Hep şunu söylerim 'İstanbul sevilmez , İstanbul'a aşık olunur.'
İstanbul farklı bir yer. Son zamanlarda kendim için diyorum ki, 'HT
İstanbul'dan önce HT İstanbul'dan sonra.' İstanbul'u bende yeni tanımaya
başladım. Şunu daha iyi anladım ki, Türkiye'nin lokomotifi olabilecek bir
kent. Eksik çok. Bu bugünkü, dünkü, önceki günkü şey değil çok uzun yılların ihmali. İstanbul'da Türkiye'yi kaldıracak kapasite var. Az önce de söyledim ne medeniyetler gelmiş geçmiş. İnanılmaz bir tarihi eser alt yapısı var. Mesela Avrupa'nın birçok kentinde görüyorsunuz, işte ataları bir tane yapı yapmış, bina dikmiş ya kule yapmışlar ya da anıt dikmişler; öyle bir özen gösteriyorlar ki. İmrenmemek elde değil. Diyeceğim şu ki, İstanbul'da turizm potansiyeli hiç kullanılmıyor. Tarihi eserlere çok acımasız davranılmış ve bu durum devam ediyor. İstanbul kültürel turizmini pazarlayamıyor. İstanbul tarihini sattığı, pazarlayabildiği zaman bence yeryüzünde turizm geliri yönünden önüne geçebilecek bir kent yok. Tarih dediğinizde aklıma Prag geliyor. Ama o bile sınırlı. Çok güzel bir kent ama tek medeniyet üzerinden gitmiş. İstanbul gibi değil. İstanbul'da hem doğu hem batı medeniyetleri geçmiş. Çok daha eskiye gidin, National Geographic belgesellerinde görürsünüz, bin yıl önce Vikingler bile buradaymış. 4-5 bin yıllık kalıntılar bulunuyor. Acayip bir tarihi altyapısı var. Yeryüzünde herkes atasını dedesini burada buluyor.Apartman temeli kazılıyor altından tarihi eser çıkıyor, parçalayıp atıyorlar. Her taraftan çıkıyor yani fışkırıyor ama değeri kıymeti bilmiyor. 2010'da kültür başkentiyiz. Bir anlamada görücüye çıkacağız ama tarihi eserlerimiz 2010'a hiç de hazır değil, hazır olacağını da sanmıyorum. Çok insana dokunuyor. Mesela 118 tane İstanbul'daki türbeler işte padişahlara, valide sultanlara ve şehzadelere ait türbeler. Ama 99'u
kapalı. Bekçi parası bulunamadığı için! Çöplüğe dönmüş. Yani 1700 yıllık
Çemberlitaş'ın restorasyonu bitmiyor. Mesela adam Avusturalya'dan, Çin'den
Çemberlitaş'ı görmeye gelecek, kapalı. Olacak şey değil ama oluyor. Eğer zamanında, mesela 50-70 yıl önce bu dönüşümü gerçekleştirebilseydik, İstanbul'u bir açık hava müzesi haline getirebilseydik bugün İstanbul'un turizm geliri Türkiye'yi beslerdi. Bence çok acil yapılması gereken İstanbul Bakanlığı kurulması ve tarihe yatırım yapılması. Hep ödenek yok, kaynak yok
deniyor. Netice de İstanbul'a da para harcanabilir, Bunun bir yatırım olarak görülmesi lazım.
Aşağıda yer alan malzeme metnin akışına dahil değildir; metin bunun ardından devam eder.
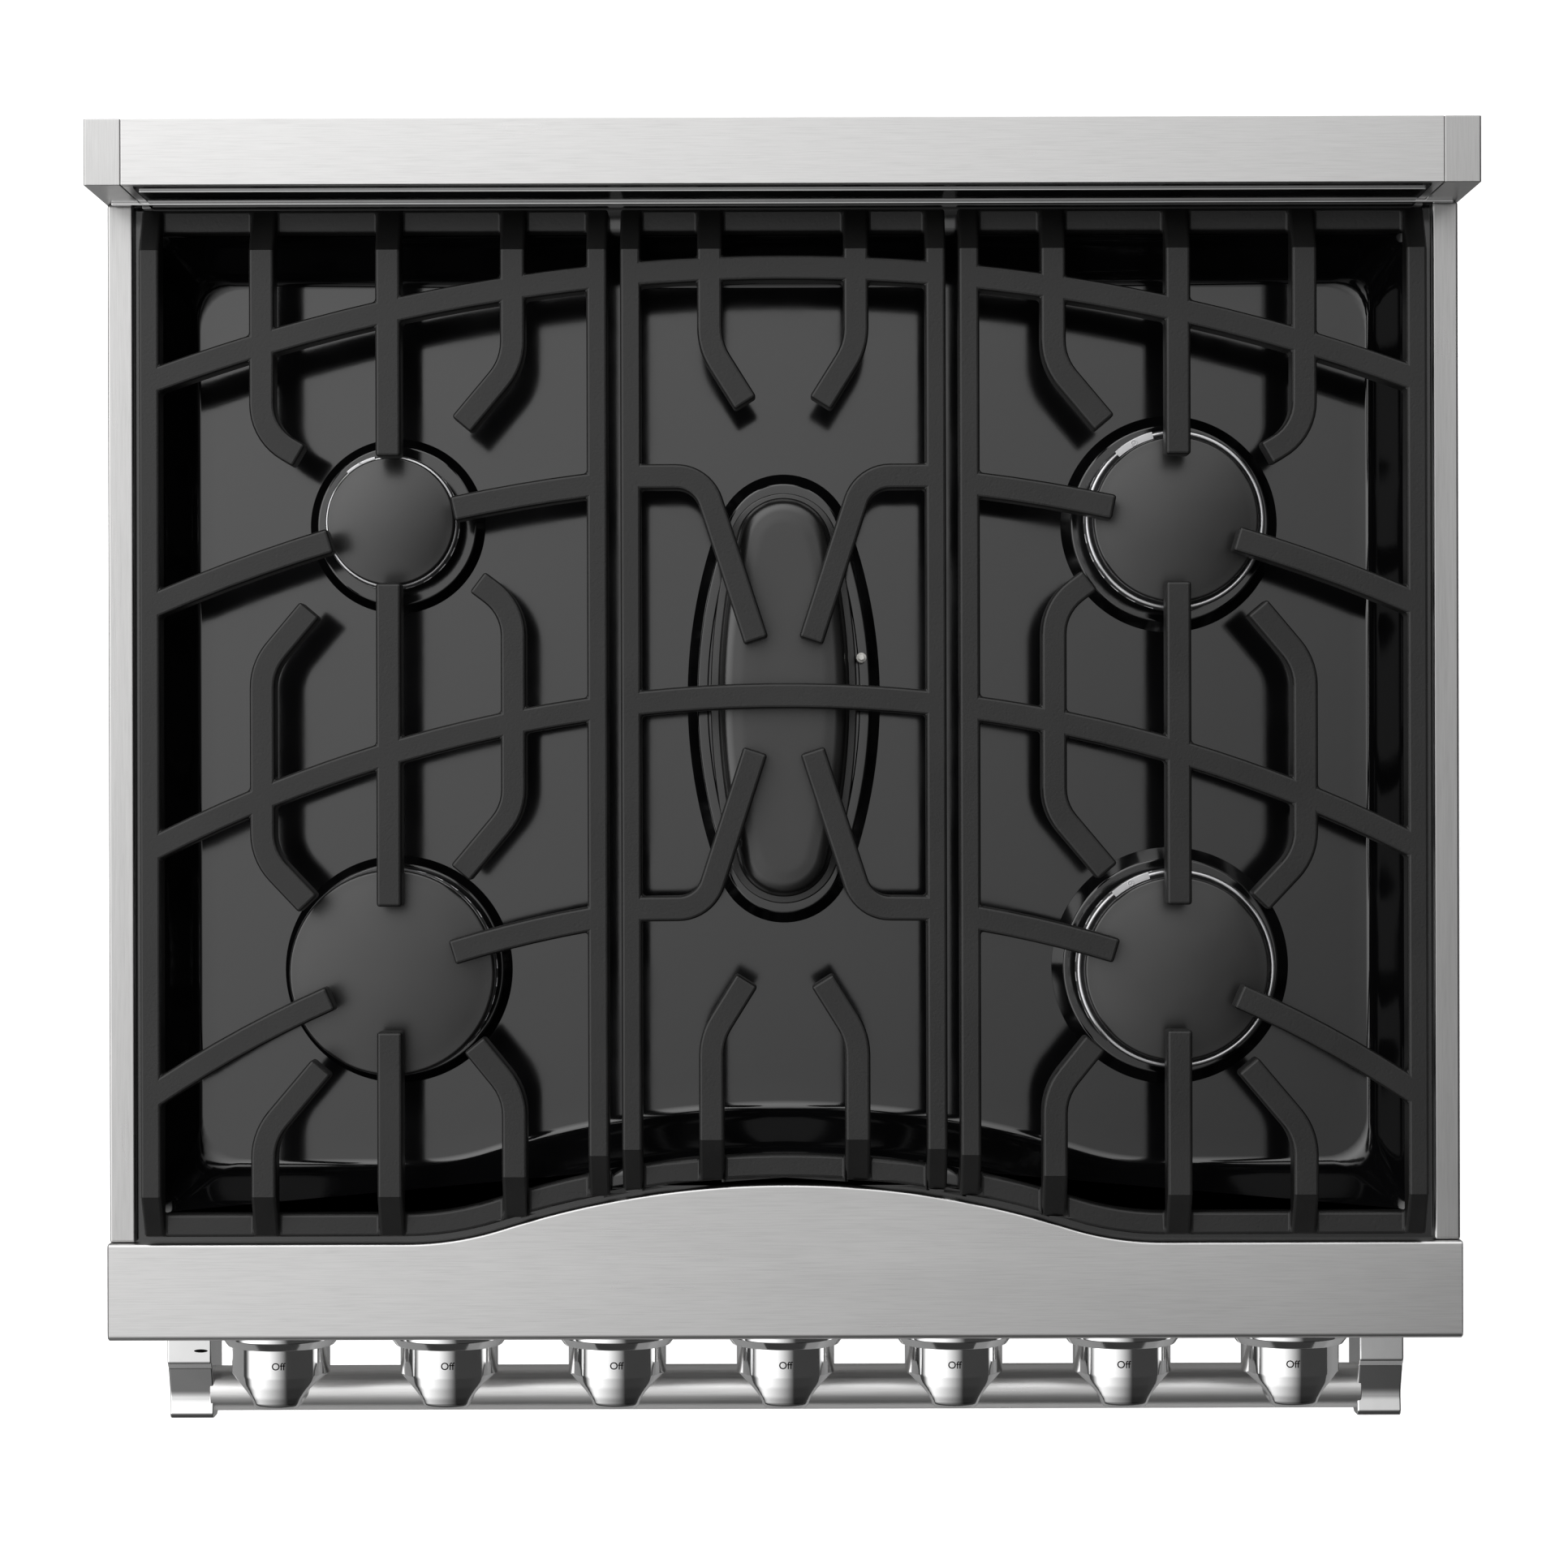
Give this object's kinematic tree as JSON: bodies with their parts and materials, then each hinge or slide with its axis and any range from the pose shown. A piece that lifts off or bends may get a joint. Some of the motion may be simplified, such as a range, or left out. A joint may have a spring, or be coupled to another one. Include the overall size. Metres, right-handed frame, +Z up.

İstanbul'un sorunları deyince yüzeysel olarak akla trafik gelecek.
Sokakların durumu çarpık kentleşme, göç. Bunlar güncel sorunlar ama bence
İstanbul'un temel sonu bu. İstanbul'un tarihini az çok ki biliyordum ama bu
kadar zengin olduğunu bu kadar potansiyel olduğunu ve bu kadar kötü
bakıldığını bilmiyordum. İstanbul'un temel sorunu kendisini satamamak.